In this model, QA engineers continue to own test design and coverage decisions, with all automation scripts adhering to defined framework standards and undergoing mandatory human review before being accepted into the test suite. This ensures that quality, maintainability, and intent are never compromised.
To support this approach, AI-assisted tools such as Cursor are used selectively to accelerate repetitive scripting tasks and manage implementation complexity. By reducing time spent on boilerplate code, engineers can focus on higher-value activities such as scenario modelling, edge-case analysis, and improving overall code quality.
The objective is not full automation autonomy, but faster time-to-value with governance and accountability built in. 2. Keeping Automation anchored to Business Requirements
Another core principle of our QA approach is to ensure automation remains tightly aligned with business intent. When tests drift away from requirements, automation loses its value and becomes costly to maintain.

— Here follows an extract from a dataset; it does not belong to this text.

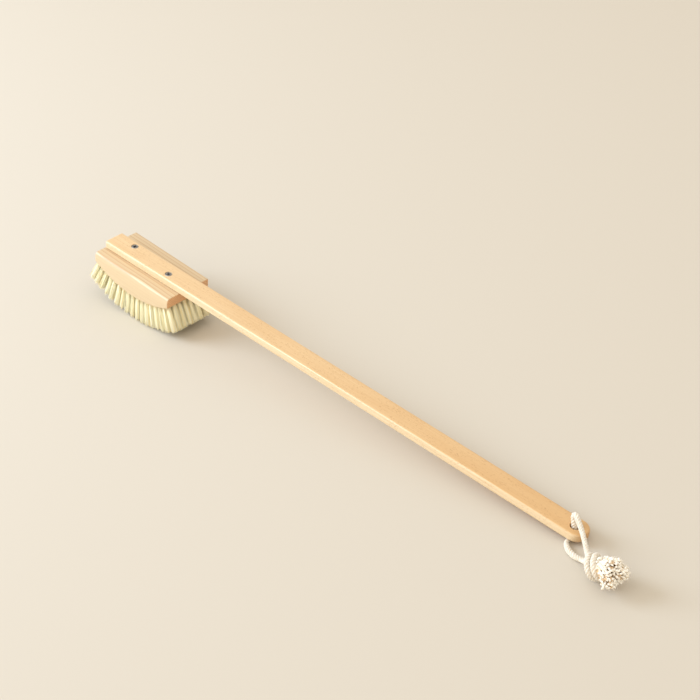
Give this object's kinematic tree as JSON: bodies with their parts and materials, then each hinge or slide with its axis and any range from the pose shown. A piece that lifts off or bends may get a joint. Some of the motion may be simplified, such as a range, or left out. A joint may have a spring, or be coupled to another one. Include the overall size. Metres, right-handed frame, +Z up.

To address this, our QA engineers design automation directly from user stories and acceptance criteria, ensuring scenarios reflect real business behaviour and making coverage gaps easier to identify as requirements evolve.
This process is supported by the AI-assisted tool Cursor, which can process user stories and acceptance criteria shared directly in context (from systems like Jira) and enable QA to generate initial automation scaffolding aligned to those requirements without switching between tools. This allows teams to move more quickly from intent to implementation while preserving traceability.
When a defect ID is provided, the same approach enables targeted automation to be generated to validate the fix, helping teams prevent regressions early and keep automation closely tied to business outcomes.
Crucially, all generated scripts are reviewed and refined by QA engineers to ensure accuracy, completeness, and alignment with the original requirement.
3. Using application context to manage Automation Complexity
As applications grow in scale and behaviour becomes more dynamic, effective automation depends on a clear understanding of application context. Without this, scripts become brittle, overly UI-dependent, and difficult to maintain.
Our QA approach emphasises designing automation around logical user flows, component behaviour, and navigation patterns rather than isolated interactions. This allows automation to remain resilient as the application evolves.
Cursor, when integrated with application context services like Playwright via MCP, can generate initial automation flows with awareness of UI structure, interaction patterns, and common user journeys. This significantly reduces the effort required to model complex test paths, while ensuring that design decisions and test strategy remain under the control of QA engineers.
The result is faster script creation without sacrificing understanding, intent, or long-term maintainability.
4. Preserving quality through Human-in-the-Loop Automation
While AI can accelerate automation creation, quality cannot be automated away. A core principle of our QA strategy is that human judgment remains essential to ensure correctness, clarity, and trust in automated tests.
Every automation script, whether manually written or AI-assisted, is subject to mandatory human review. QA engineers validate assertions, refine logic, improve resilience, and ensure alignment with framework standards before scripts are accepted into the suite.
AI-assisted generation helps reduce repetitive effort, but it does not bypass governance. Instead, it creates space for engineers to focus on higher-value activities such as improving coverage, strengthening validations, and ensuring long-term maintainability.
This human-in-the-loop automation model ensures speed is gained without introducing hidden quality risks.
5. Expanding coverage beyond the Happy-Path
Another key principle of our approach is ensuring automation consistently covers more than just ideal user journeys. Relying solely on happy-path scenarios leaves critical gaps that often surface late in delivery.
By using AI-assisted generation as a starting point, QA engineers are able to more easily extend coverage across:
Negative scenarios
Validation failures
Boundary conditions and edge cases
Rather than increasing effort linearly, assisted automation helps teams broaden coverage systematically, resulting in more resilient and trustworthy test suites.
Final decisions on what to test and how remain QA-led, ensuring coverage reflects real risk rather than tool convenience.
Conclusion
AI-assisted automation is most effective when guided by strong QA principles. In our experience, tools like Cursor deliver the most value when they are treated as enablers, not decision-makers.
By anchoring automation to business intent, preserving human oversight, and using AI to reduce repetitive effort, teams can scale automation without compromising quality or trust.
This is the mindset we bring when helping organisations modernise their QA and automation strategies, selecting tools deliberately, integrating them thoughtfully, and keeping quality at the centre of every decision.